====== Listed entries
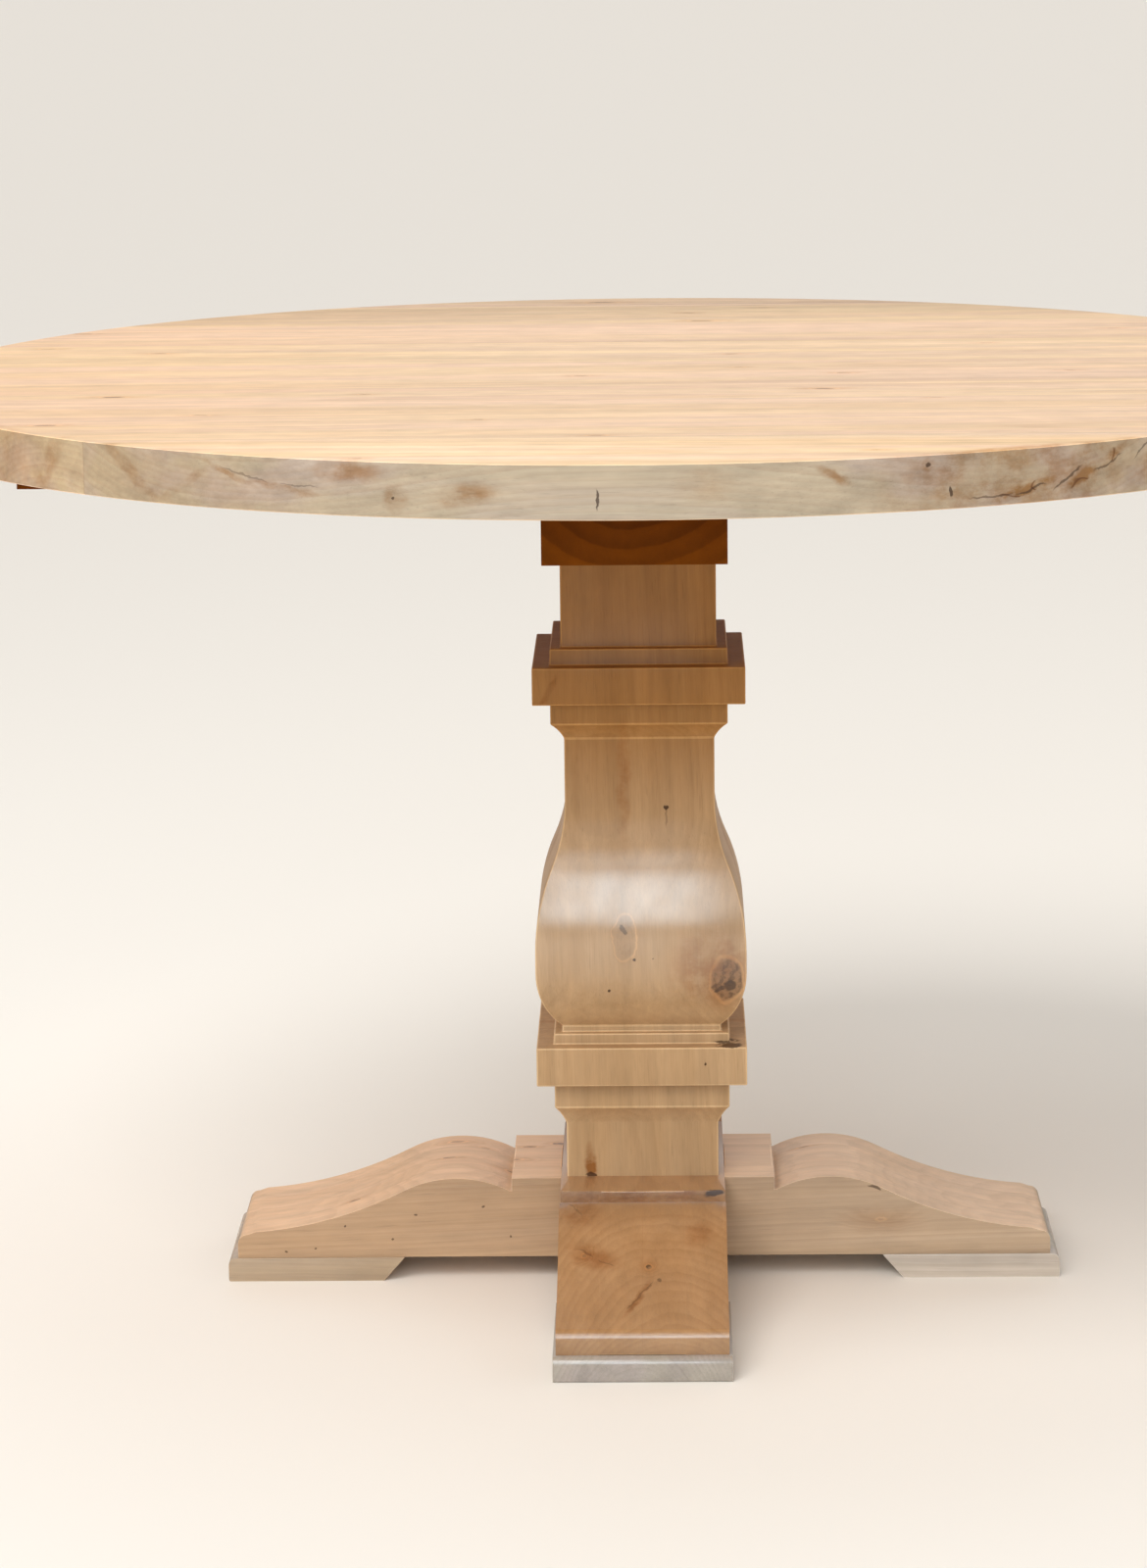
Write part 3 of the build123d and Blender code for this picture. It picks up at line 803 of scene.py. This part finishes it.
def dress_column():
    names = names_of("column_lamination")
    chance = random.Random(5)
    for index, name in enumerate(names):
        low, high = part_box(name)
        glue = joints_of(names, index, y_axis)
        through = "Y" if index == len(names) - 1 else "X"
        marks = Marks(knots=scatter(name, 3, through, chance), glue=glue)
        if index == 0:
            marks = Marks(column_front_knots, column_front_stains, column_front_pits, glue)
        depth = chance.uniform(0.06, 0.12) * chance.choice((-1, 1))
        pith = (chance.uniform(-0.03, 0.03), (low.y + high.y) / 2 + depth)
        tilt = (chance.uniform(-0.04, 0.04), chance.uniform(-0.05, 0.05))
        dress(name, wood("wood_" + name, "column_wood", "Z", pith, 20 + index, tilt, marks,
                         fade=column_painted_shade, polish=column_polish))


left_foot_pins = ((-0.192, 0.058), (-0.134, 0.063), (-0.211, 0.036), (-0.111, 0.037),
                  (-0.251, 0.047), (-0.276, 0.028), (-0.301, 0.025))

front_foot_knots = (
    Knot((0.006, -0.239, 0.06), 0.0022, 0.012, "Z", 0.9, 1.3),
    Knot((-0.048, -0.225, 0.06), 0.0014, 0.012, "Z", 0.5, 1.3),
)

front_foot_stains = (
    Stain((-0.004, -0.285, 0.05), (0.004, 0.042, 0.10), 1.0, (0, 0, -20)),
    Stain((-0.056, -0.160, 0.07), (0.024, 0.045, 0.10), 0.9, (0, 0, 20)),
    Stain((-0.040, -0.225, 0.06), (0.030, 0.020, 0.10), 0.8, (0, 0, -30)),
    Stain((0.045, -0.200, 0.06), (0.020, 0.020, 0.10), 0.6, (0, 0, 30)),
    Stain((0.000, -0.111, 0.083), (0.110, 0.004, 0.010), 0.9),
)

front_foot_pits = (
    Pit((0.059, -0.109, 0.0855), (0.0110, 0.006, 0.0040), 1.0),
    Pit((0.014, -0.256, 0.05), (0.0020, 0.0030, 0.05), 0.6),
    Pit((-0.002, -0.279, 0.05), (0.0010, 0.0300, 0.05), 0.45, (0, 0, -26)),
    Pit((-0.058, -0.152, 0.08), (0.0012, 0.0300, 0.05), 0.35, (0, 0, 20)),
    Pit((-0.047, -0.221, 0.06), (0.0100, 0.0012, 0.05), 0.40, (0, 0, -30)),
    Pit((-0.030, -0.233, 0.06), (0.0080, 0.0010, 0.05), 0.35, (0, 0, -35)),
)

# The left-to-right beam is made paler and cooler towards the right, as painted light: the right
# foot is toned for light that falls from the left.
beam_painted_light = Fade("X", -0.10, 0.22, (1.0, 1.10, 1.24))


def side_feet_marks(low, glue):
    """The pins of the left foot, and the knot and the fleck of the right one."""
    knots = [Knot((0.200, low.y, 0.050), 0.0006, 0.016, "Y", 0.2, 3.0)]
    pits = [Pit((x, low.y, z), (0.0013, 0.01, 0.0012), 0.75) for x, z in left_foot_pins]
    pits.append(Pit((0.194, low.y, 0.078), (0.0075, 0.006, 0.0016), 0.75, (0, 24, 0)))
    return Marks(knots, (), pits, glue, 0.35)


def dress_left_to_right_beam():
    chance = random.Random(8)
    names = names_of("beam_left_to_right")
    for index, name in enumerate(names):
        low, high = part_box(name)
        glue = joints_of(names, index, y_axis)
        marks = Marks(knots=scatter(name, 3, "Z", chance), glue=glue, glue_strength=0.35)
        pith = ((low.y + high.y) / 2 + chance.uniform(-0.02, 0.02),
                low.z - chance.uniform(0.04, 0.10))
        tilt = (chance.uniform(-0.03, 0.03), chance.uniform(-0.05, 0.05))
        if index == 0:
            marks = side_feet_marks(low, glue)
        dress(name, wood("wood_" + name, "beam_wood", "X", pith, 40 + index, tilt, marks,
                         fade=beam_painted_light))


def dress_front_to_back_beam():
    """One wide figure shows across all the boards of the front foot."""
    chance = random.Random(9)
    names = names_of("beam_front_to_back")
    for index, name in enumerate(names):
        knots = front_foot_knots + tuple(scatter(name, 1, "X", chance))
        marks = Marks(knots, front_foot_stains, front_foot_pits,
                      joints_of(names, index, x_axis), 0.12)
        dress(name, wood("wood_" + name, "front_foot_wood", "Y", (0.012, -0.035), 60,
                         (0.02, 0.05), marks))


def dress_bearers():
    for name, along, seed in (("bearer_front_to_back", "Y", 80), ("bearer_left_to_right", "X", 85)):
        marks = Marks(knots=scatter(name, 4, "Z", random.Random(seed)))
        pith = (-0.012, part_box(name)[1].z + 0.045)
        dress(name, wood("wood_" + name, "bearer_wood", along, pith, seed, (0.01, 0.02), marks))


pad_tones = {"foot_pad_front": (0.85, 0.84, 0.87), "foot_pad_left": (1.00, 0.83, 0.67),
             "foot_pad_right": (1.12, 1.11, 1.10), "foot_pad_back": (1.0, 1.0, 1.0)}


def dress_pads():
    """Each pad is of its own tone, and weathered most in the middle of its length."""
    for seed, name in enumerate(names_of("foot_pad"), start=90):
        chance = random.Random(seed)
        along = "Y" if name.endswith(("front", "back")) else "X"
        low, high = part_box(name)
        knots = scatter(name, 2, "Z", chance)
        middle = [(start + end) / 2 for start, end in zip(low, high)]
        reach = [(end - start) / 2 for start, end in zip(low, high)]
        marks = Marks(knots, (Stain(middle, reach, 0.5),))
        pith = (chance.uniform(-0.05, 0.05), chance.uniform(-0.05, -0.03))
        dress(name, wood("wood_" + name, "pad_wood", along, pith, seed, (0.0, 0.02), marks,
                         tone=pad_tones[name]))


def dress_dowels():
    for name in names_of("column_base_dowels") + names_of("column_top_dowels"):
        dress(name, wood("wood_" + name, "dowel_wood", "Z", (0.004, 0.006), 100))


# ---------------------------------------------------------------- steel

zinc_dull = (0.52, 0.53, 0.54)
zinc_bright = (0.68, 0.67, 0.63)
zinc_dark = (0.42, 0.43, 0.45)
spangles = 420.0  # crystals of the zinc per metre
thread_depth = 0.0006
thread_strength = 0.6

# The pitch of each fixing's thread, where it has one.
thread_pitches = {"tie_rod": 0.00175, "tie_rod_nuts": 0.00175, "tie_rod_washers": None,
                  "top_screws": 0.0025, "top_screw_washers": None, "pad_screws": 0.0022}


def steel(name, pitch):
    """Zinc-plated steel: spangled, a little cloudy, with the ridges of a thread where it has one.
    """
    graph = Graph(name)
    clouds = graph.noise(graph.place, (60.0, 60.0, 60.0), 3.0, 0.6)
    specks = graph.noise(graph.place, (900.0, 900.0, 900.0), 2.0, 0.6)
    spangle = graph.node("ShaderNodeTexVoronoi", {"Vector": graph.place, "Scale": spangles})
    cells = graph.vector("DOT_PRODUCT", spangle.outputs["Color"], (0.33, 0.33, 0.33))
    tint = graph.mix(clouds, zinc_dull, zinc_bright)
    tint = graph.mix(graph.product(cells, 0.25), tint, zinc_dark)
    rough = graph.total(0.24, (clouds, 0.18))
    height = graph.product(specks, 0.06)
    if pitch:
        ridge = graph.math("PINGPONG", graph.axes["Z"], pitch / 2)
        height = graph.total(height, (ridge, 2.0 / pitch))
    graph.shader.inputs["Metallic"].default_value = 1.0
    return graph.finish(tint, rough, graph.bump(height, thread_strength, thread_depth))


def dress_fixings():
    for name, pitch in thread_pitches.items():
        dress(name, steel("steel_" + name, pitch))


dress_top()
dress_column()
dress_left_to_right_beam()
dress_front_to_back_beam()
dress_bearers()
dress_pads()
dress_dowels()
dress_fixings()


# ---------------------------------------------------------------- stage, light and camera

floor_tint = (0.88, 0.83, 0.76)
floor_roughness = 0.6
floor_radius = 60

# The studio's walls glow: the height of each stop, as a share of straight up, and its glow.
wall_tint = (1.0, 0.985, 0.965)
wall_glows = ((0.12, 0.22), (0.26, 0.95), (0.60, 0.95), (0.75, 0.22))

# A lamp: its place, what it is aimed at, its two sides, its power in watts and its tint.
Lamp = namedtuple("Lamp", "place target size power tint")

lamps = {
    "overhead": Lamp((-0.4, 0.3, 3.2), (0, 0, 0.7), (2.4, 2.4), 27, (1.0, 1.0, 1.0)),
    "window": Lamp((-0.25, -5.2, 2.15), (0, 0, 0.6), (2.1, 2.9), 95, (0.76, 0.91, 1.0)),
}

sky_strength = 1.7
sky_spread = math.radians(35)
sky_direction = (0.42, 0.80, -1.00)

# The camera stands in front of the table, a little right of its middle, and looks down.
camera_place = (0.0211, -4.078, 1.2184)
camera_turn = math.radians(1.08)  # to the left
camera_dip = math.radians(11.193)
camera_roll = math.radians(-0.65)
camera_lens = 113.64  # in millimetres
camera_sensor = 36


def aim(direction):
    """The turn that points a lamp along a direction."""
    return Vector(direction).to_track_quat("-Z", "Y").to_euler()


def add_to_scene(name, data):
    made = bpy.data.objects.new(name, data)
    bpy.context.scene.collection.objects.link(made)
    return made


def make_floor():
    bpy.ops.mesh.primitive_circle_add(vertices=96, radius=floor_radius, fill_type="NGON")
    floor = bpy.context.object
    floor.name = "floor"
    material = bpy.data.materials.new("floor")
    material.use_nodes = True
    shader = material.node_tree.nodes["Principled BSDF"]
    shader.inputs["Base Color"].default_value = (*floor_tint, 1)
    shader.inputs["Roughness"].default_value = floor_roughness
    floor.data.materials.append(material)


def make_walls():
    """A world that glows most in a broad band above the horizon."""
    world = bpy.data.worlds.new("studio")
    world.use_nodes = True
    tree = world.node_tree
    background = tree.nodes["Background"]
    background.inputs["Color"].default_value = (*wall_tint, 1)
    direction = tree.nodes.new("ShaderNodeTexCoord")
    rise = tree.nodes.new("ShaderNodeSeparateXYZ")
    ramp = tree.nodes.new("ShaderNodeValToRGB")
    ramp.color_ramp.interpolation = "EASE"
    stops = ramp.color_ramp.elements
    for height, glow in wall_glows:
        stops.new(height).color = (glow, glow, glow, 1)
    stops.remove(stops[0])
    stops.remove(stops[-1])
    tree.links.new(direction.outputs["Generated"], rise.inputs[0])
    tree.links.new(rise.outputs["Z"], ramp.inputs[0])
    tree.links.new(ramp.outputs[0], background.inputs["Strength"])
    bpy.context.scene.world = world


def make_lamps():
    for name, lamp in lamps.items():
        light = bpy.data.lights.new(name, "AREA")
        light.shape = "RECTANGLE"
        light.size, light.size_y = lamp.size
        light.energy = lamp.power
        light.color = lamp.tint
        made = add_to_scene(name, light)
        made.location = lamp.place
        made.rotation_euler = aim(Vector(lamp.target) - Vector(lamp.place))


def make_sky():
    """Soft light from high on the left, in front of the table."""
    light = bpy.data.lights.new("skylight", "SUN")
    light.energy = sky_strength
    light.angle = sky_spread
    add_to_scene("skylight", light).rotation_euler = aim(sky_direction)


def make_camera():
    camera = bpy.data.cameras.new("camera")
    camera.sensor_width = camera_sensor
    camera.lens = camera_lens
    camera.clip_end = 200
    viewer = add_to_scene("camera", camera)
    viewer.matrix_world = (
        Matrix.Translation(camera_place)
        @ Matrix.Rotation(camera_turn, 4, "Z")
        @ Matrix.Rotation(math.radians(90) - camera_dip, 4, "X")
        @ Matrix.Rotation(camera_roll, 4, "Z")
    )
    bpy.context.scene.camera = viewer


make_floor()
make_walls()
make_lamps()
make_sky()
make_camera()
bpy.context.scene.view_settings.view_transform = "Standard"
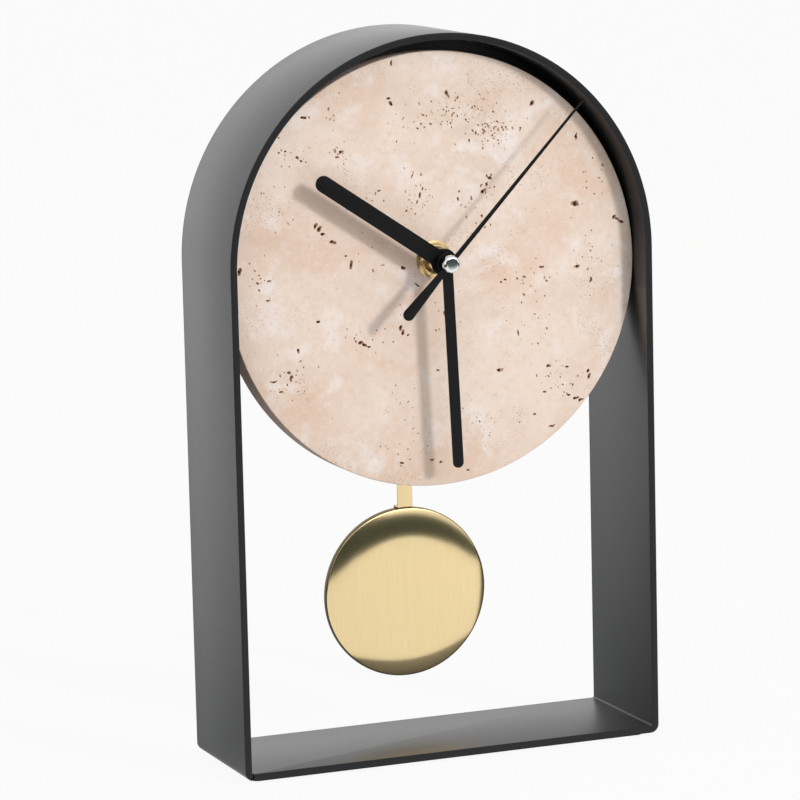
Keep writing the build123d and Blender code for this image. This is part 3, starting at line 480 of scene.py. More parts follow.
============
Task directions
Copy every single line of the material above that holds "code".

Exercise output
Write part 3 of the build123d and Blender code for this picture. It picks up at line 803 of scene.py. This part finishes it.
Keep writing the build123d and Blender code for this image. This is part 3, starting at line 480 of scene.py. More parts follow.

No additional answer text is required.